Welcome to feminist corner, kids. Obviously, touching anyone without there permission is wrong (I say "obviously", but this is apparently a point of great contention with most of the male population of this planet). Touching someone's hair may not seem like a big deal and I'm a big enough person (no fat jokes please) to admit that in isolation, it usually isn't. But firstly, you don't really appreciate the oppressive way these incidents add up if it doesn't happen to you regularly. More importantly though, I think it belies a certain lack of impulse control and respect for other people in you, if you are going up to strangers and touching them without their permission. Like I say, it's a slippery slope and you need to respect people's boundaries and their dominion over their own bodies. The world isn't meant to serve you, everyone is a person and you don't enter people (rapey) without their consent. Consent is key kids. Look, the fact that you would even consider, let alone do it, raises some questions about your personal boundary issues. You should spend more time looking into that and less time (read: no time) touching other people uninvited.
5. I don't like it.
Look, I don't speak for everyone.
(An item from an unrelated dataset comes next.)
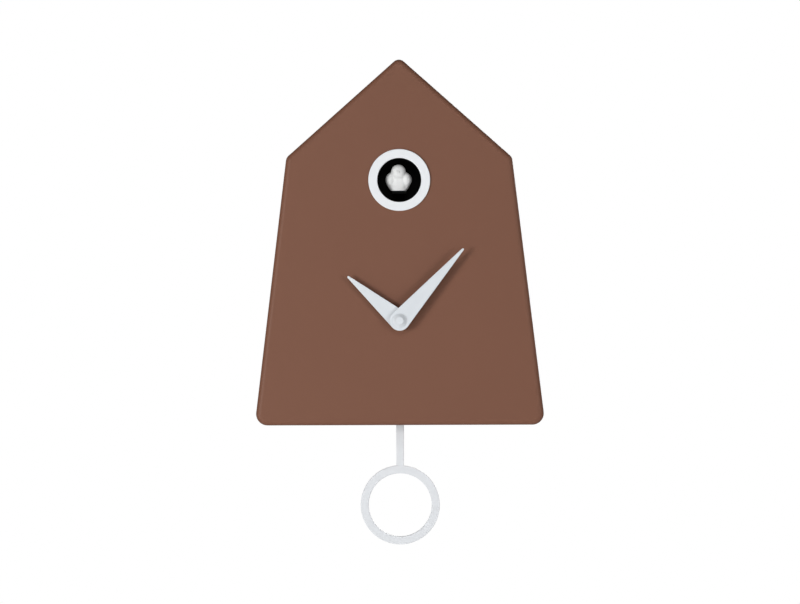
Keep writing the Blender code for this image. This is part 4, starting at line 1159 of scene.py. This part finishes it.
def make_circuit_board():
    """The bare board, and then the parts that stand on it."""

    def outline(inset):
        corners = rectangle(-66.0 + inset, -22.0 - inset, 95.0 + inset, 150.0 - inset)
        return rounded(corners, [1.5] * 4, 5)

    look("circuit_board", soft_plate(outline, BOARD_FRONT, BOARD_BACK, 0.15), BOARD_GREEN)
    make_board_controls()
    make_board_chip()
    make_board_capacitors()
    make_board_resistors()


def on_board(name, shapes, material):
    """Add small parts that stand on the circuit board, as one piece."""
    add_piece(f"board_{name}", merged(shapes), material, "circuit_board")


def make_board_controls():
    """The housings that the volume knob and the mode switch work on."""
    x, z = VOLUME_PLACE
    housing = soft_box(x - 6, x + 6, BOARD_BACK, -9.6, z - 6, z + 6, 0.5)
    on_board("volume_control", [housing, cylinder(2.4, -9.8, -9.4, 32, VOLUME_PLACE)], PLATED_STEEL)
    x, z = SWITCH_PLACE
    on_board("slide_switch", [soft_box(x - 7, x + 7, BOARD_BACK, -8.2, z - 3, z + 3, 0.4)], PLATED_STEEL)


def make_board_chip():
    """A flat chip with seven legs on each side."""
    on_board("chip", [soft_box(-38.0, -28.0, BOARD_BACK + 0.3, -12.0, 126.0, 138.0, 0.2)], BLACK_PLASTIC)
    legs = []
    for k in range(7):
        z = 127.2 + 1.6 * k
        for left, right in ((-39.6, -37.6), (-28.4, -26.4)):
            legs.append(soft_box(left, right, BOARD_BACK, -13.0, z - 0.25, z + 0.25, 0.08, 1))
    on_board("chip_legs", legs, PLATED_STEEL)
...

And as Number 45 likes to point out, we are all individual little snowflakes. I'm sure there are people out there who like it when randoms touch them. Hey, whatever floats your boat. But the thing is, and please read point 4 for more on this, I don't like it. So I shouldn't have to deal with it. And that's enough. It's like when your best friend (whose boyfriend you hate because who doesn't hate their best friend's boyfriend, stupid time-sucking man demon) comes up to you and says "oh, I'd break up with him but I don't have a reason"... EXCUSE ME WHAT? A reason for not dating someone is not wanting to and a reason people shouldn't freaking touch me as I walk down the street is because I don't want to be touched. No further explanation, no further reasoning, that's it. If you disagree then sod off. I don't want to hear it.